3. Heinrich in Canossa (1077). Heinrich war in einer gefährlichen Lage. Er beschloß, sich vor dem Papste zu beugen. Mitten im härtesten Winter wanderte er, nur von seiner treuen Gemahlin Bertha und einigen Dienern begleitet, über die Alpen nach Italien. Es war eine höchst mühselige Reise. Auf dem steilen, mit tiefem Schnee und weiten Eisfeldern bedeckten Gebirge drohte jeder Schritt Lebensgefahr. Bald kroch man auf Händen und Füßen, bald glitt man auf dem Rücken einen schlüpfrigen Abhang hinunter; die Kaiserin mußte in eine Ochsenhant eingewickelt und an Seilen hinabgelassen werden. So erreichte man endlich Italien. Der Papst befand sich gerade auf dem Schlosse Canossa. Dorthin begab sich der Kaiser. Aber Gregor ließ ihn nicht gleich vor sich kommen, sondern erlaubte nur, daß er im Bußkleide den Schloßhof betrete. Da stand denn der deutsche Kaiser barfuß, entblößten Hauptes, nur mit einem wollenen Hemde angethan, drei Tage vom Morgen bis zum Abend gnadeflehend auf dem Burghofe. Nie hatte ein Kaiser solche Demütigung erduldet. Endlich, am vierten Tage, sprach ihn der Papst unter strengen Bedingungen vom Banne los.
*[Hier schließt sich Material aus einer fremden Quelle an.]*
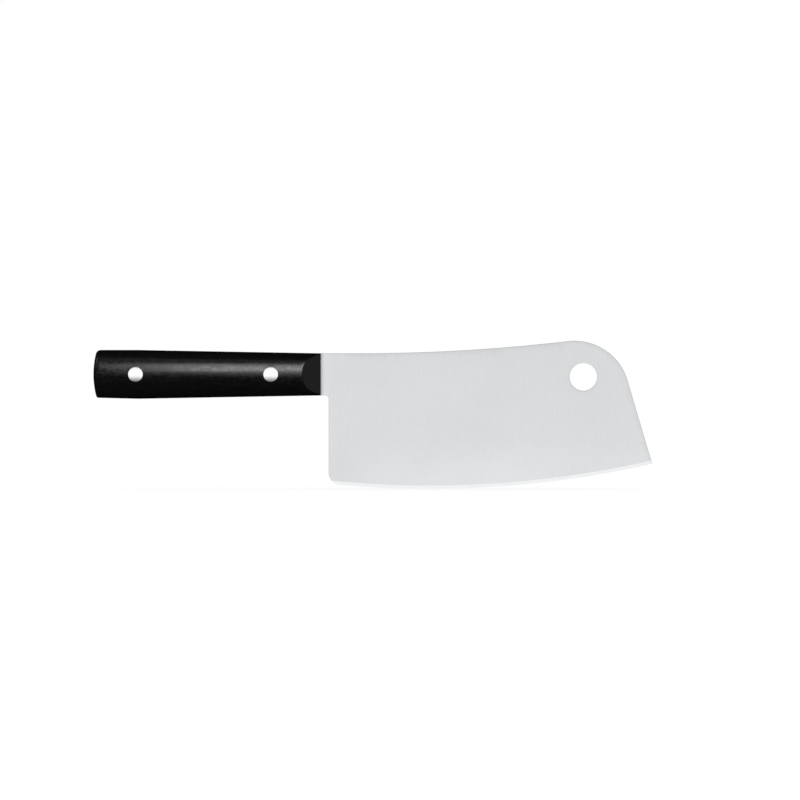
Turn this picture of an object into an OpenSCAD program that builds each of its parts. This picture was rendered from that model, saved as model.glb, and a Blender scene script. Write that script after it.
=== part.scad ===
// Kitchen cleaver: a full-tang blade between two handle scales, held by two cutlery rivets.
// It stands on its edge, as on a board: +X runs to the tip, +Z to the spine and Y across the
// blade. The origin is the middle of the overall length, on the plane that the edge touches.

/* [Blade outline] */
// Length of the blade, from the front of the handle to the tip
blade_l = 180; // [160:1:220]
// Height of the spine at the handle, above the lowest point of the edge
spine_h = 73.6; // [66:0.1:90]
// Rise of the nose's crest above the spine at the handle
crest_rise = 6.8; // [3:0.1:12]
// Radius of the nose, between the hollowed spine and the straight front
nose_r = 30.3; // [20:0.1:36]
// Radius of the long hollow along the spine
hollow_r = 982; // [700:1:1400]
// Lean of the straight front, in degrees back from upright
front_lean = 16.6; // [8:0.1:24]
// Radius of the curved cutting edge
edge_r = 543; // [400:1:800]
// Distance from the front of the handle to the lowest point of the edge
edge_low_l = 59; // [40:1:80]
// Distance from the front of the handle to the straight heel
neck_l = 4.3; // [3:0.1:10]
// Radius of the heel's lower corner
heel_r = 6.5; // [1:0.1:8]
// Radius of the fillet between the neck's underside and the heel
neck_fillet_r = 1.5; // [0.5:0.1:2.5]

/* [Blade section] */
// Thickness of the tang, the neck and the spine
spine_t = 3.2; // [2.4:0.1:5]
// Height of the ground faces, measured up from the edge
grind_h = 68; // [40:1:70]
// Thickness of the blade where the cutting bevel starts
shoulder_t = 0.9; // [0.5:0.1:1.6]
// Height of the cutting bevel
bevel_h = 1.8; // [1:0.1:4]
// Width of the flat that is left at the very edge
edge_t = 0.1; // [0.05:0.01:0.3]

/* [Hanging hole] */
// Diameter of the hanging hole
hang_d = 15; // [8:0.1:20]
// Distance of its centre back from the tip
hang_back_l = 37.5; // [34:0.1:60]
// Distance of its centre below the crest
hang_drop = 19.6; // [15:0.1:34]

/* [Handle] */
// Length of the handle
handle_l = 123; // [105:1:140]
// Thickness of the handle across both scales
handle_t = 20; // [17:0.1:26]
// Height of the handle at its front end
front_h = 22.9; // [20:0.1:26]
// Height of the handle at its belly, its tallest place
belly_h = 26.5; // [23:0.1:32]
// Distance from the butt to the belly
belly_l = 24; // [12:1:60]
// Rise of the underside from the belly to the butt
butt_lift = 0.6; // [0:0.1:3]
// Radius of the bowed butt, seen from the side
butt_r = 52; // [35:1:120]
// Radius of the butt's upper corner, seen from the side
butt_top_r = 2.6; // [1:0.1:5]
// Radius of the butt's lower corner, seen from the side
butt_low_r = 1.2; // [0.6:0.1:5]
// Easing of the butt's edges, seen from above
butt_ease = 1.6; // [0.5:0.1:3]
// Radius of the crown across each scale
crown_r = 28; // [18:1:60]
// Radius of the long rounded edges above and below the crown
round_r = 7; // [3:0.1:8]
// Length of the plane bevel at the front of each scale
bevel_l = 10; // [4:0.1:18]
// Thickness of the handle at its very front, between the two bevels
front_t = 11; // [8:0.1:14]

/* [Rivets] */
// Diameter of a rivet head
head_d = 8; // [6:0.1:10]
// Depth of a head below the crown of the scale
head_depth = 3; // [1.5:0.1:4]
// How far a head stands proud of the crown
head_proud = 0.1; // [0:0.05:0.4]
// Diameter of the post's shank
shank_d = 4; // [2:0.1:4.4]
// Outer diameter of the socket's tube
tube_d = 5.6; // [5:0.1:5.8]
// Space between the end of the shank and the bottom of the socket
shank_gap = 0.6; // [0.3:0.1:2]
// Distance from the front of the handle to the front rivet
front_rivet_l = 27; // [16:0.1:40]
// Distance from the butt to the rear rivet
rear_rivet_l = 22.8; // [12:0.1:40]
// Play of the rivets in the scales and in each other, on the radius
rivet_play = 0.02; // [0.01:0.01:0.05]
// Play of the rivets in the tang, on the radius
tang_play = 0.3; // [0.1:0.1:0.8]

/* [Hidden] */

// Facets of the small circles, of the large ones, and of the arcs drawn point by point
$fn = 96;
large_fn = 720;
steps = 10;
// How far a cut runs past the face that it cuts
overrun = 5;
// Thickness of the slices that a scale is drawn over, and how far the heel's corner crosses the edge
sliver = 0.01;
// Overlap of two solids that are joined, and the extra size of one that another trims
trim = 0.05;

// Places along the length, across the handle and up the blade
butt_x = -(handle_l + blade_l) / 2;
front_x = butt_x + handle_l;
tip_x = front_x + blade_l;
heel_x = front_x + neck_l;
half_t = handle_t / 2;
handle_z = spine_h - front_h / 2;
neck_low_z = spine_h - front_h;
crest_z = spine_h + crest_rise;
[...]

4. Ein Gegenkönig, Gregors Tod. Heinrich kehrte nun nach Deutschland zurück. Allein die Buße in Canossa hatte ihm nicht einmal genützt; die Fürsten waren ihm dennoch untreu geworden und hatten den Herzog Rudolf von Schwaben zum Könige gewählt. Zwischen diesem und Heinrich kam es nun zum Kriege. Anfangs schien Rudolf Glück zu haben: schon übersandte ihm der Papst eine Krone und that Heinrich von neuem in den Bann. Bald aber starb Rudolf an einer Wunde, die er in einer Schlacht erhalten hatte. Als man ihm vor seinem Ende die Hand vorzeigte, die ihm im Kampfe abgehauen worden war, sprach er wehmütig: „Das ist die Hand, mit der ich meinem Kaiser Heinrich Treue geschworen habe." — Nach Rudolfs Tode wandte sich Heinrich gegen Gregor. Mit einem mächtigen Heere zog er über die Alpen und eroberte nach langer Belagerung die Stadt Rom. Gregor rettete sich nach Unteritalien, wo er im nächsten Jahre starb.
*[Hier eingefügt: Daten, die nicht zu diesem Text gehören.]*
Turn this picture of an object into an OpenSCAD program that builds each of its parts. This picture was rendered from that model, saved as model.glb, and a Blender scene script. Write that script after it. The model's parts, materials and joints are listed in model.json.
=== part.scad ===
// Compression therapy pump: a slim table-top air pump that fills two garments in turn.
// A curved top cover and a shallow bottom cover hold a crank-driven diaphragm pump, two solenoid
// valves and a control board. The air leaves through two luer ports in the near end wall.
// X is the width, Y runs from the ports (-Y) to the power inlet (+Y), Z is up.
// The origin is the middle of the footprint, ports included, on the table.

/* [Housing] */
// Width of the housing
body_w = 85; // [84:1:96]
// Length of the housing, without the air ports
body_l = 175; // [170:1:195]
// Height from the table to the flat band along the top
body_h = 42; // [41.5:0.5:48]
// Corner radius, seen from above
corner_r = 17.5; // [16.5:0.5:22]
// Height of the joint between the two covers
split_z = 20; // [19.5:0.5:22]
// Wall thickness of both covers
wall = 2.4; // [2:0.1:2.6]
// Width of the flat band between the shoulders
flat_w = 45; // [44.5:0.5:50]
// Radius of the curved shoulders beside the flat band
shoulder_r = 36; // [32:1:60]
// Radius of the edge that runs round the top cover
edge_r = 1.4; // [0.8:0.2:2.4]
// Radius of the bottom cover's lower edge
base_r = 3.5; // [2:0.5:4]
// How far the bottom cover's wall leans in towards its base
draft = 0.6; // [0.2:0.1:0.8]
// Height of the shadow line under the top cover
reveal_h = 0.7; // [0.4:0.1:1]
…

5. Empörung des jungen Heinrich. So war zwar der Kaiser seines furchtbaren Gegners entledigt, allein er sollte nicht zur Ruhe kommen. Gregors Nachfolger auf dem römischen Stuhle erneuerte gegen ihn den Bann; ja des Kaisers eigner Sohn, der junge Heinrich, lehnte sich wider den Vater auf. Er erklärte: „Einem Vater, auf dem der Bannfluch ruht, bin ich keinen Gehorsam schuldig," und ging darauf aus, sich selbst zum Kaiser wählen zu lassen. Als aber der alte Heinrich mit einem ansehnlichen Heere gegen ihn zog, ward ihm bange: er eilte zu dem Vater, warf sich ihm zu Füßen und bat ihn unter vielen Thränen um Verzeihung. Der Kaiser glaubte den Schwüren des Heuchlers und entließ seine Kriegsleute.
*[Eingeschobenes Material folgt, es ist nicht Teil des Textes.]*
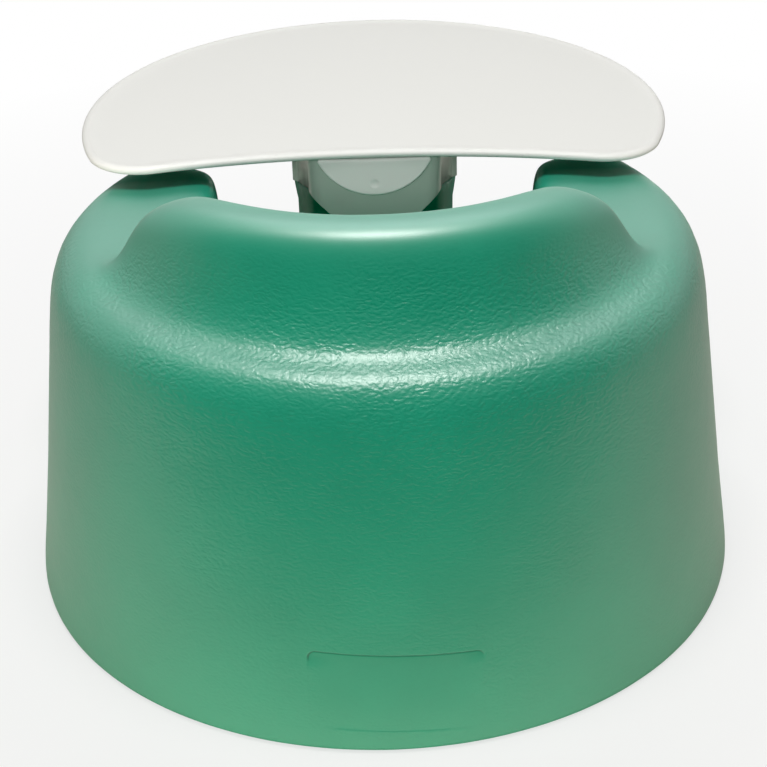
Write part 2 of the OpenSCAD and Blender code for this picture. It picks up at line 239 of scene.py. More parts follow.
BASE_R = 190
WALL_LEAN = 0.126
ARM_H = 192
BACK_H = 241
BACK_R = 101
HIP_R = 84
ARM_REACH = 84
BOWL_H = 68
LEG_H = 107
LEG_ANGLE = 51
WING_ANGLE = 103
HORN_H = 187.5
HORN_HW = 47
HORN_REAR = 69
HORN_FRONT = 127
SHOULDER_DROP = 17
FLANK_PINCH = 2.6


def wall_r(z):
    """Radius of the leaning wall at a height."""
    return BASE_R - WALL_LEAN * z


RIM_R = wall_r(ARM_H - SHOULDER_DROP)
OUTER_R = wall_r(LEG_H + 36)
INNER_R = (HIP_R + HORN_REAR) / 2
WALL_FOOT_Z = BOWL_H + 44


# Sections of the moulding, as radius and height from the foot outside to the bowl's middle. They
# all have the same number of rows, so that one can be mixed into the next.

def foot_rows(top):
    steps = [mix(4, top, k) for k in (0.2, 0.45, 0.68, 0.845)]
    return [[BASE_R - 4, 0], [BASE_R - 0.5, 0], [BASE_R + 0.6, 4]] + [[wall_r(z), z] for z in steps]


def hollow_rows(rise):
    return [[HIP_R * 0.4, BOWL_H + rise], [0, BOWL_H]]


def arm_section():
    h, r = ARM_H, HIP_R
    top = [(0, h - 4.5), (0.12, h - 1), (0.2, h - 0.2), (0.26, h + 0.1), (0.33, h + 0.2), (0.42, h),
           (0.6, h), (1, h)]
    inside = [[r + 0.5, h - 1.5], [r - 0.5, h - 22], [r - 3, WALL_FOOT_Z], [r - 18, BOWL_H + 13]]
    return foot_rows(h - SHOULDER_DROP) + [[RIM_R, h - 17]] + \
        [[mix(RIM_R - 9, r + 14, k), z] for k, z in top] + inside + hollow_rows(3)


def back_section():
    a, h, r = ARM_H, BACK_H, BACK_R
    shoulder = [(RIM_R - 8.7, a - 6), (r + 48, a - 4.5), (r + 39.5, a - 0.5)]
    scoop = [(r + 33.5, a + 12), (r + 29.5, mix(a, h, 0.55)), (r + 26, h - 5)]
    lip = [(r + 16, h + 1.5), (r - 3, h + 0.5), (r - 10, h - 13)]
    inside = [(r - 16, h - 66), (r - 25, WALL_FOOT_Z), (r - 41, BOWL_H + 16)]
    return foot_rows(a - SHOULDER_DROP) + [[RIM_R, a - 17]] + \
        [list(p) for p in shoulder + scoop + lip + inside] + hollow_rows(4)


def leg_section():
    h, out = LEG_H, wall_r(LEG_H)
    channel = [(0.06, 2), (0.12, 0.5), (0.17, 0), (0.22, 0), (0.27, 0.5), (0.32, 1.5), (0.39, 3),
               (0.49, 6), (0.62, 11), (0.77, 16), (0.95, 22)]
    return foot_rows(h - 6) + [[out + 1, h - 6]] + \
        [[mix(out, INNER_R, k), h - drop] for k, drop in channel] + \
        [[INNER_R - 14, BOWL_H + 12]] + hollow_rows(3)


def horn_section():
    h, f, r, low, up = HORN_H, HORN_FRONT, HORN_REAR, LEG_H + 10, HORN_H - 26
    return foot_rows(low) + \
        [[wall_r(low) - 2, low], [mix(wall_r(low), f + 19, 0.38), mix(low, up, 0.37)],
         [mix(wall_r(low), f + 19, 0.69), mix(low, up, 0.7)], [f + 19, up], [f + 11, h - 14],
         [f + 1, h - 4.5], [f - 10, h - 0.3], [f - 24, h + 0.3], [r + 16, h - 1.7],
         [r + 2.5, h - 11], [r, h - 39], [r - 1.5, WALL_FOOT_Z], [r - 12, BOWL_H + 15]] + \
        hollow_rows(3)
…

6. Heinrichs IV Ende. Bald aber ward der Verrat offenbar. Der Empörer nahm den wehrlosen Vater gefangen, ließ ihn nach Ingelheim am Rhein bringen und zwang ihn hier, im Palaste Karls des Großen, in Gegenwart mehrerer Fürsten der Regierung zu entsagen. Weder Bitten noch Thränen des Vaters rührten des entarteten Sohnes Herz. Bald darauf starb der alte Kaiser vor Gram- Fünf Jahre noch mußte die Leiche des Gebannten an ungeweihtem Orte über der Erde stehen. Da erst wurde der Bann aufgehoben und der Kaiser feierlich im Dome zu Speyer bestattet- — Mit seinem Sohne, der als Heinrich V. 19 Jahre regierte, starb das Geschlecht der fränkischen Kaiser aus.